Publication co-authored by Simon Hippenmeyer in Science describes new role of neurotrophins in brain development

MADM image depicting cerebellar Purkinje cells IST Austria 2014
MADM image depicting cerebellar Purkinje cells

A study published in Science (DOI: 10.1126/science.1258996) on October 31 by William Joo and Liqun Luo at Stanford University together with Simon Hippenmeyer, a former postdoc in the Luo lab and now Assistant Professor at IST Austria, describes a new role for neurotrophins during brain development. Neurotrophins are a family of protein signals that are received by receptors. They regulate survival, differentiation and plasticity of neurons. The researchers asked what role neurotrophins play when neurons connect with each other to form functional circuits. They looked specifically at the Neurotrophin-3 (NT-3) signal and its receptor TrkC, which have not been well studied because removing all of NT-3 or TrkC leads to early death before brain development is completed. To circumvent this problem, the authors used the MADM technique to remove the TrkC receptor from only some neurons, and at the same time label these neurons with a color marker to highlight the individual neurons which lost the TrkC receptor.

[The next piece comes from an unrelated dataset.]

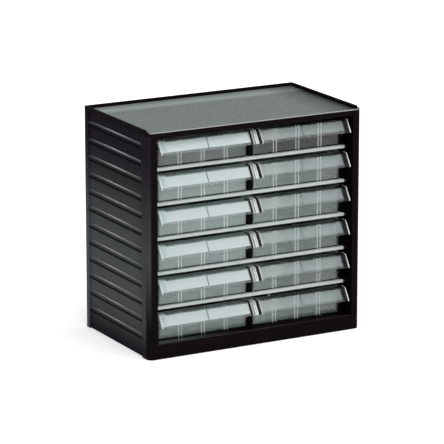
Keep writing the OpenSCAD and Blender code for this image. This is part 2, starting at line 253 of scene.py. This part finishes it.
def parts_of(paint, kind):
    """The X, Y and Z of the place or the normal on the piece."""
    vector = paint.node("TexCoord", output=kind)
    return [paint.node("SeparateXYZ", None, {0: vector}, output=axis) for axis in "XYZ"]


def between(value, low, high):
    return (value > low) * (value < high)


def blend_colours(paint, share, first, second):
    colours = {"Factor": share, "A": first, "B": second}
    return paint.node("Mix", {"data_type": "RGBA"}, colours, output="Result")


def blend_shaders(paint, share, first, second):
    return paint.node("MixShader", None, {0: share, 1: first, 2: second})


def satin(paint, colour, share):
    """Moulded plastic: matt where share is 0, satin where it is 1."""
    grain = noise(paint, grain_size, 3)
    bump = paint.node("Bump", None, {"Strength": 0.6, "Distance": grain_depth, "Height": grain})
    matt = paint.node("BsdfPrincipled", None, {
        "Base Color": colour, "Roughness": 0.6, "Specular IOR Level": 0.0, "Normal": bump})
    shine = paint.node("BsdfPrincipled", None, {
        "Base Color": colour,
        "Roughness": 0.24 + 0.12 * noise(paint, sheen_patch, 3),
        "Specular IOR Level": 0.3,
        "Normal": bump,
    })
    return blend_shaders(paint, share, matt, shine)


def dress(node, material):
    mesh = nodes[node].data
    mesh.materials.clear()
    mesh.materials.append(material)


def round_edges(node, width):
    """The CAD piece shown with its edges rounded: loose triangles joined, then bevelled."""
    piece = nodes[node]
    joined = piece.modifiers.new("joined", "WELD")
    joined.merge_threshold = 0.00001
    flat = piece.modifiers.new("flat_faces", "DECIMATE")
    flat.decimate_type = "DISSOLVE"
    flat.angle_limit = radians(1)
    bevel = piece.modifiers.new("round_edges", "BEVEL")
    bevel.width = width
    bevel.segments = 2
    bevel.limit_method = "ANGLE"
    bevel.angle_limit = radians(40)


casing_finish, paint = plain_material("casing_moulding")
x, y, z = parts_of(paint, "Object")
facing_y, facing_z = parts_of(paint, "Normal")[1:]

# Where a point is: outside on a side, on its rear band or among its beads, within the shell,
# on the under side of a bead, or on top of the base. Faces turned down, the inside of the shell
# and the under side of each bead get painted shade.
outer_side = ramp(paint, abs(x), inner_place - 5 * hair, flat_place)
outer_side = outer_side * ramp(paint, facing_z, *shade_turned_under)
on_rear_band = y > beads_back
on_beads = between(y, beads_front, beads_back)
inside = (abs(x) < inner_place - 3 * hair) * between(y, casing_front + 6 * hair, casing_back - 3 * hair)
inside = inside * (z > base_top - 3 * hair)
shaded_under_bead = on_beads * (abs(x) > flat_place + hair) * ramp(paint, facing_z, *shaded_under, 1, 0)
on_base_top = (facing_z > level_face) * (z < base_top + 5 * hair) * (abs(x) < inner_place - 3 * hair)

# The grey fades upwards, at the foot and towards the front, and is weaker on the bead crests,
# a painted shade on the beads.
foot = ramp(paint, z, *foot_fade)
patches = ramp(paint, noise(paint, lower_grey_patch, 3), 0.2, 0.8, 0.88, 1)
on_crest = on_beads * ramp(paint, abs(x), flat_place + 2 * hair, flat_place + bead_rise)
lower_grey = ramp(paint, z, *lower_grey_fade, 1, 0)
lower_grey = lower_grey * (rear_band_grey * on_rear_band + (1 - on_rear_band) * foot)
lower_grey = lower_grey * ramp(paint, y, *front_fade, 0.6, 1) * patches * (1 - 0.6 * on_crest)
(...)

A class of projection neurons in the cerebellum called Purkinje cells normally have very branched dendrites receiving neuronal input signals. These dendrite “trees” are stunted when the researchers remove TrkC receptors sparsely from just a few single Purkinje cells, which then have dendrites with fewer and shorter branches. In contrast, when they remove TrkC from all Purkinje cells, the dendrite trees look normal again. The authors therefore hypothesize that there is a competitive mechanism at play, in which the shape of the dendrite tree depends on relative differences in TrkC signaling between Purkinje cell neighbors. This would explain why we see defects when Neurotrophin signaling is reduced in some cells, but not when it is reduced in all cells. In further experiments, they show that the NT-3 signal is produced by granule cells, which send inputs to the dendrites of Purkinje cells. When the authors remove the NT-3 signal from all granule cells and at the same time remove the TrkC receptor from single Purkinje cells, the dendrite trees look normal. This is different from the stunted trees seen when only removing the TrkC receptor from individual Purkinje cells.

The results suggest that NT-3 from granule cells is necessary for dendrite shape in Purkinje cells, through a competitive mechanism that depends on the TrkC receptor. Differences in NT-3/TrkC signaling between Purkinje cells affect dendrite shape: cells with lower TrkC levels have stunted dendrite trees, while cells with higher TrkC levels have long, branched dendrites. Joo, Hippenmeyer and Luo thus uncover a new role for neurotrophins in the wiring of the brain. This role is analogous to the classic neurotrophic theory stating that axons compete for neurotrophic factors from target tissues that retrogradely support axon growth. The new findings suggest that growing dendrites require neurotrophic factors from their presynaptic partners for competitive dendrite growth and branching.